Give back the whole listing exactly as shown.

# START OF Available data

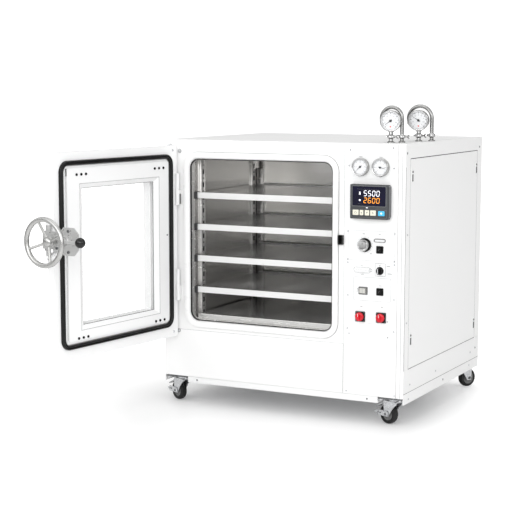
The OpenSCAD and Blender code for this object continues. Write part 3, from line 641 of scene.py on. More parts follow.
# ------------------------------------------------------------------ door
WX0, WX1, WZ0, WZ1 = 201, 611, 303, 792
BDX, BDZ = 22, 16
P = Piece("door_gasket_lipped", door)
y = -13.0
gp = [(0, -24.2), (0, y - 4.4), (-0.7, y - 2.0), (-2.2, y - 0.5), (-4.0, y), (-5.8, y - 0.7), (-7.2, y - 2.6), (-8, y - 3.6), (-8.8, y - 2.6),
      (-10.2, y - 0.7), (-12.0, y), (-13.8, y - 0.5), (-15.3, y - 2.0), (-16, y - 4.4), (-16, -24.2), (-16, -30.6), (0, -30.6)]
P.loop(rrpath(97, 225, 737, 891, 40.5, 12), gp, "rubber")
P.done("door", ("door_gasket",), 50)

P = Piece("door_window_bezel", door)
x0, x1, z0, z1 = WX0 - BDX, WX1 + BDX, WZ0 - BDZ, WZ1 + BDZ


def bezel(prof_t, key):
    """prof_t: (share of the way from the outer edge to the opening, y)"""
    o = len(P.v)
    k = len(prof_t)
    for sx_, sz_ in ((1, 1), (-1, 1), (-1, -1), (1, -1)):
        for t, yy in prof_t:
            X = (x1 - BDX * t) if sx_ > 0 else (x0 + BDX * t)
            Z = (z1 - BDZ * t) if sz_ > 0 else (z0 + BDZ * t)
            P.v.append((X, yy, Z))
    for i in range(4):
        j = (i + 1) % 4
        for a in range(k):
            b = (a + 1) % k
            P.f.append((o + i * k + a, o + i * k + b, o + j * k + b, o + j * k + a))
            P.mi.append(P.m(key))


bezel([(0.0, -20.6), (0.05, -20.4), (0.10, -20.9), (0.55, -25.2), (0.90, -28.6), (0.97, -29.5), (1.0, -30.4), (1.0, -31.0), (0.0, -29.5)], "white_in")
P.done("door", ("door_window_frame",), 20)

P = Piece("door_seals_and_shade_lines", door)
P.loop(rectpath(WX0 + 0.2, WZ0 + 0.2, WX1 - 0.2, WZ1 - 0.2), [(0, -31.2), (0, -33.6), (-1.6, -33.6), (-1.6, -31.2)], "gap")
# the strip round the bezel's outer edge is painted shade at that edge
P.loop(rectpath(x0 - 0.1, z0 - 0.1, x1 + 0.1, z1 + 0.1), [(0.0, -20.9), (0.9, -20.2), (0.9, -19.7), (-0.6, -19.9), (-0.6, -20.9)], "bead")
# the line round the inner panel's edge is painted shade
P.loop(rrpath(113.4, 241.4, 720.6, 874.6, 24, 8), [(0, -23.8), (-2.6, -23.8), (-2.6, -22.6), (0, -22.6)], "bead")
# the vertical grey line is painted shade standing for a groove
P.box((700.9, -23.95, 258), (704.2, -23.2, 862), "gap", 0.2)
P.box((704.8, -23.9, 250), (707.2, -21.4, 866), "white_in", 0.4)
P.box((700.4, -23.9, 838), (702.6, -20.2, 864), "shadow", 0.3)
P.done("door")

P = Piece("door_inner_screws", door)
for zc in (841, 260):
    for xc in (599, 624, 649, 153, 180, 206):
        screw(P, (xc, -20.0, zc), "y", 1, 4.9, 3.4, "black", 24, 2.3)
P.lathe([(3.6, -0.2), (3.6, 0.7), (2.9, 1.1), (2.2, 0.5), (0, 0.4)], (131, -20.0, 584), "y", "ink_g", 20)
P.done("door")

P = Piece("door_outer_window_trim", door)
yo = -56.0 - 22.0
P.loop(rectpath(WX0, WZ0, WX1, WZ1), [(-0.4, yo + 0.2), (-0.4, yo - 0.0), (2.5, yo - 1.2), (10.0, yo - 1.2), (13, yo - 0.2), (13, yo + 0.2)], "rubber")
P.loop(rrpath(WX0 - 34, WZ0 - 34, WX1 + 34, WZ1 + 34, 11), [(0, yo + 0.2), (-1.5, yo - 1.4), (-8, yo - 1.4), (-9.5, yo + 0.2)], "white_in")
for xc in (WX0 - 18, (WX0 + WX1) / 2, WX1 + 18):
    for zc in (WZ0 - 18, WZ1 + 18):
        screw(P, (xc, yo, zc), "y", -1, 4.2, 3.0, "chrome", 20, 2.1)
for xc in (WX0 - 18, WX1 + 18):
    for zc in (WZ0 + 120, (WZ0 + WZ1) / 2, WZ1 - 120):
        screw(P, (xc, yo, zc), "y", -1, 4.2, 3.0, "chrome", 20, 2.1)
P.done("door")

# hinge details: knuckle rims, screws on the leaves, painted shade between the knuckles of the upper hinge
P = Piece("hinge_details")
for z in (325, 695):
    P.lathe([(7.9, 0), (8.2, 0.8), (8.2, 3.0), (7.6, 3.6)], (70, -16, z + 55.0), "z", "white", 28)
    # painted shade strip, on the upper hinge only
    if z > 500:
        P.box((77.2, -13.6, z + 3.2), (78.4, -2.0, z + 42), "gap", 0.3)
    for dz in (14, 30, 46):
        screw(P, (70.6, -0.2, z + dz), "y", -1, 0.1, 0.1, "gap", 8)
for c in ((72, -0.2, 901), (64, -0.2, 203)):
    P.lathe([(5.6, 0), (5.6, -2.2), (4.4, -3.6), (2.2, -3.8), (1.6, -2.4), (0, -2.4)], c, "y", "zinc", 22)
    P.lathe([(7.6, 0), (7.6, -0.8), (6.0, -1.2), (5.4, -0.6)], c, "y", "bead", 22)
P.lathe([(4.4, 0), (4.2, -1.4), (2.4, -2.4), (0, -2.6)], (22, -0.1, 921), "y", "zinc", 18)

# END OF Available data

_Finished task_:
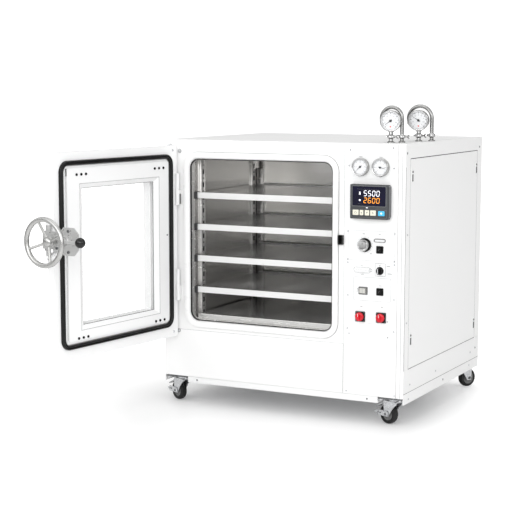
The OpenSCAD and Blender code for this object continues. Write part 3, from line 641 of scene.py on. More parts follow.
# ------------------------------------------------------------------ door
WX0, WX1, WZ0, WZ1 = 201, 611, 303, 792
BDX, BDZ = 22, 16
P = Piece("door_gasket_lipped", door)
y = -13.0
gp = [(0, -24.2), (0, y - 4.4), (-0.7, y - 2.0), (-2.2, y - 0.5), (-4.0, y), (-5.8, y - 0.7), (-7.2, y - 2.6), (-8, y - 3.6), (-8.8, y - 2.6),
      (-10.2, y - 0.7), (-12.0, y), (-13.8, y - 0.5), (-15.3, y - 2.0), (-16, y - 4.4), (-16, -24.2), (-16, -30.6), (0, -30.6)]
P.loop(rrpath(97, 225, 737, 891, 40.5, 12), gp, "rubber")
P.done("door", ("door_gasket",), 50)

P = Piece("door_window_bezel", door)
x0, x1, z0, z1 = WX0 - BDX, WX1 + BDX, WZ0 - BDZ, WZ1 + BDZ


def bezel(prof_t, key):
    """prof_t: (share of the way from the outer edge to the opening, y)"""
    o = len(P.v)
    k = len(prof_t)
    for sx_, sz_ in ((1, 1), (-1, 1), (-1, -1), (1, -1)):
        for t, yy in prof_t:
            X = (x1 - BDX * t) if sx_ > 0 else (x0 + BDX * t)
            Z = (z1 - BDZ * t) if sz_ > 0 else (z0 + BDZ * t)
            P.v.append((X, yy, Z))
    for i in range(4):
        j = (i + 1) % 4
        for a in range(k):
            b = (a + 1) % k
            P.f.append((o + i * k + a, o + i * k + b, o + j * k + b, o + j * k + a))
            P.mi.append(P.m(key))


bezel([(0.0, -20.6), (0.05, -20.4), (0.10, -20.9), (0.55, -25.2), (0.90, -28.6), (0.97, -29.5), (1.0, -30.4), (1.0, -31.0), (0.0, -29.5)], "white_in")
P.done("door", ("door_window_frame",), 20)

P = Piece("door_seals_and_shade_lines", door)
P.loop(rectpath(WX0 + 0.2, WZ0 + 0.2, WX1 - 0.2, WZ1 - 0.2), [(0, -31.2), (0, -33.6), (-1.6, -33.6), (-1.6, -31.2)], "gap")
# the strip round the bezel's outer edge is painted shade at that edge
P.loop(rectpath(x0 - 0.1, z0 - 0.1, x1 + 0.1, z1 + 0.1), [(0.0, -20.9), (0.9, -20.2), (0.9, -19.7), (-0.6, -19.9), (-0.6, -20.9)], "bead")
# the line round the inner panel's edge is painted shade
P.loop(rrpath(113.4, 241.4, 720.6, 874.6, 24, 8), [(0, -23.8), (-2.6, -23.8), (-2.6, -22.6), (0, -22.6)], "bead")
# the vertical grey line is painted shade standing for a groove
P.box((700.9, -23.95, 258), (704.2, -23.2, 862), "gap", 0.2)
P.box((704.8, -23.9, 250), (707.2, -21.4, 866), "white_in", 0.4)
P.box((700.4, -23.9, 838), (702.6, -20.2, 864), "shadow", 0.3)
P.done("door")

P = Piece("door_inner_screws", door)
for zc in (841, 260):
    for xc in (599, 624, 649, 153, 180, 206):
        screw(P, (xc, -20.0, zc), "y", 1, 4.9, 3.4, "black", 24, 2.3)
P.lathe([(3.6, -0.2), (3.6, 0.7), (2.9, 1.1), (2.2, 0.5), (0, 0.4)], (131, -20.0, 584), "y", "ink_g", 20)
P.done("door")

P = Piece("door_outer_window_trim", door)
yo = -56.0 - 22.0
P.loop(rectpath(WX0, WZ0, WX1, WZ1), [(-0.4, yo + 0.2), (-0.4, yo - 0.0), (2.5, yo - 1.2), (10.0, yo - 1.2), (13, yo - 0.2), (13, yo + 0.2)], "rubber")
P.loop(rrpath(WX0 - 34, WZ0 - 34, WX1 + 34, WZ1 + 34, 11), [(0, yo + 0.2), (-1.5, yo - 1.4), (-8, yo - 1.4), (-9.5, yo + 0.2)], "white_in")
for xc in (WX0 - 18, (WX0 + WX1) / 2, WX1 + 18):
    for zc in (WZ0 - 18, WZ1 + 18):
        screw(P, (xc, yo, zc), "y", -1, 4.2, 3.0, "chrome", 20, 2.1)
for xc in (WX0 - 18, WX1 + 18):
    for zc in (WZ0 + 120, (WZ0 + WZ1) / 2, WZ1 - 120):
        screw(P, (xc, yo, zc), "y", -1, 4.2, 3.0, "chrome", 20, 2.1)
P.done("door")

# hinge details: knuckle rims, screws on the leaves, painted shade between the knuckles of the upper hinge
P = Piece("hinge_details")
for z in (325, 695):
    P.lathe([(7.9, 0), (8.2, 0.8), (8.2, 3.0), (7.6, 3.6)], (70, -16, z + 55.0), "z", "white", 28)
    # painted shade strip, on the upper hinge only
    if z > 500:
        P.box((77.2, -13.6, z + 3.2), (78.4, -2.0, z + 42), "gap", 0.3)
    for dz in (14, 30, 46):
        screw(P, (70.6, -0.2, z + dz), "y", -1, 0.1, 0.1, "gap", 8)
for c in ((72, -0.2, 901), (64, -0.2, 203)):
    P.lathe([(5.6, 0), (5.6, -2.2), (4.4, -3.6), (2.2, -3.8), (1.6, -2.4), (0, -2.4)], c, "y", "zinc", 22)
    P.lathe([(7.6, 0), (7.6, -0.8), (6.0, -1.2), (5.4, -0.6)], c, "y", "bead", 22)
P.lathe([(4.4, 0), (4.2, -1.4), (2.4, -2.4), (0, -2.6)], (22, -0.1, 921), "y", "zinc", 18)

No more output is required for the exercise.